La société soutient que cette extension des mesures de protection édictées par le code du travail ne pourrait bénéficier au gérant non-salarié que sous réserve des aménagements expressément prévus par les dispositions particulières le concernant, argument par lequel elle entend limiter la recherche de reclassement à un unique poste de gérant non salarié sous peine de dénaturer la relation contractuelle.

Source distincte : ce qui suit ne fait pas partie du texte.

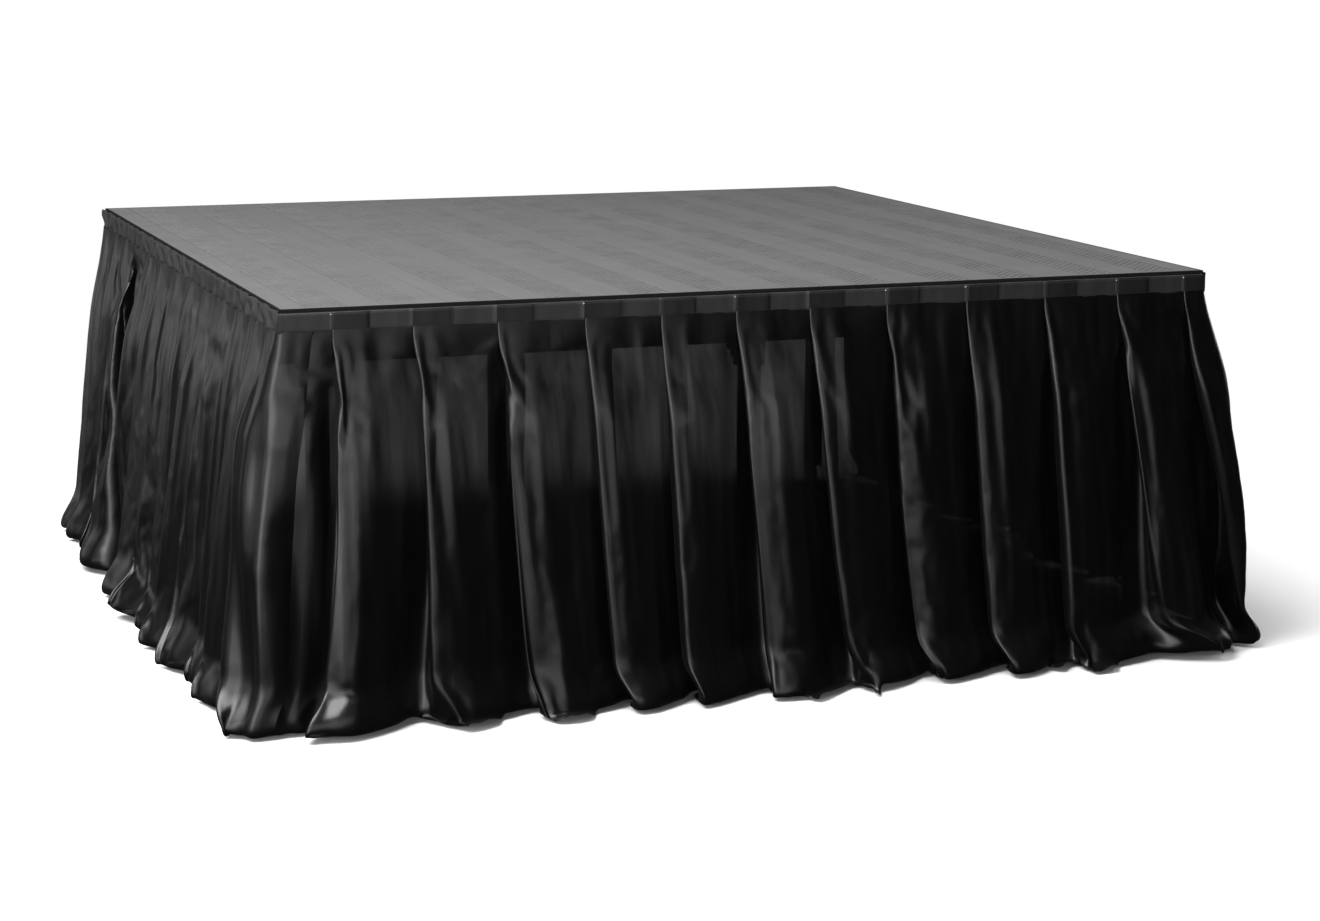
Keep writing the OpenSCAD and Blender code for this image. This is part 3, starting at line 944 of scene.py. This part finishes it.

Or, qu'il s'agisse en l'espèce des dispositions de l'article L1226-2 ou de celle de l'article L 1226-l0 du code du travail, la société était tenue après déclaration d'inaptitude de proposer à M. R... un autre emploi approprié à ses capacités, compte tenu des conclusions écrites du médecin du travail et des indications qu'il formule sur l'aptitude à exercer l'une des tâches existantes dans l'entreprise et aussi comparables que possible à l'emploi précédemment occupé, au besoin par la mise en oeuvre de mesures telles que mutations, transformations de poste de travail ou aménagement du temps de travail.
Il est constant que la société DCF n'a effectué aucune recherche de reclassement à l'intérieur du groupe.
Elle ajoute aux dispositions de la loi puisque l'emploi recherché dans le cadre de l'exécution loyale et sérieuse de reclassement doit être aussi comparable que possible à l'emploi précédemment occupé mais non identique et sous même statut.
La rupture sans recherche de reclassement loyale et sérieuse est abusive et ouvre droit au profit de M. R... à l'allocation de :
-l'indemnité de préavis à hauteur de deux mois de rémunération, soit 4730 euros, outre congés payés y afférents
- l'indemnité légale de licenciement calculée sans discussion sur le quantum par la société de 12 942 euros
- une indemnité pour rupture abusive qui, au regard de l'ancienneté et de l'âge de M. R... au jour de la rupture s'évalue à la somme de 35 500 euros »
ALORS QU'aux termes de l'article L. 7322-1 du code du travail, les dispositions de ce code bénéficiant aux salariés s'appliquent en principe aux gérants non-salariés de succursales de commerce de détail alimentaire, sous réserve des aménagements expressément prévus par les dispositions particulières les concernant ; que l'article L 7322-2 du code du travail définit le gérant non-salarié comme celui qui exploite, moyennant des remises proportionnelles au montant des ventes, les succursales des commerces de détail alimentaire ou des coopératives de consommation lorsque le contrat intervenu ne fixe pas les conditions de son travail et lui laisse toute latitude d'embaucher des salariés ou de se faire remplacer à ses frais et sous son entière responsabilité ; qu'il en résulte que dans le cadre de son obligation de reclassement en cas d'inaptitude du gérant non-salarié à son poste, la succursale qui doit rechercher un reclassement sur un « emploi le plus comparable possible au poste précédemment occupé » par application des articles L 1226-2 et L 1226-10 du Code du travail, n'est tenue de rechercher ce reclassement que parmi les « postes » de gérants non-salarié ; qu'en l'espèce, M. R... ayant été déclaré inapte à un tel poste, la société Casino en déduisait que son reclassement était impossible (ses conclusions d'appel p 41) ; qu'en jugeant que la société Casino n'avait pas satisfait à son obligation de reclassement au motif qu'elle aurait dû envisager un reclassement à un poste sous statut différent (sous-entendu un poste de salarié) et procéder à des recherches en ce sens au sein du groupe dont elle fait partie, la cour d'appel a violé les articles L 7322-1, L 7322-2, L 1226-10 et L 1226-12 du Code du travail.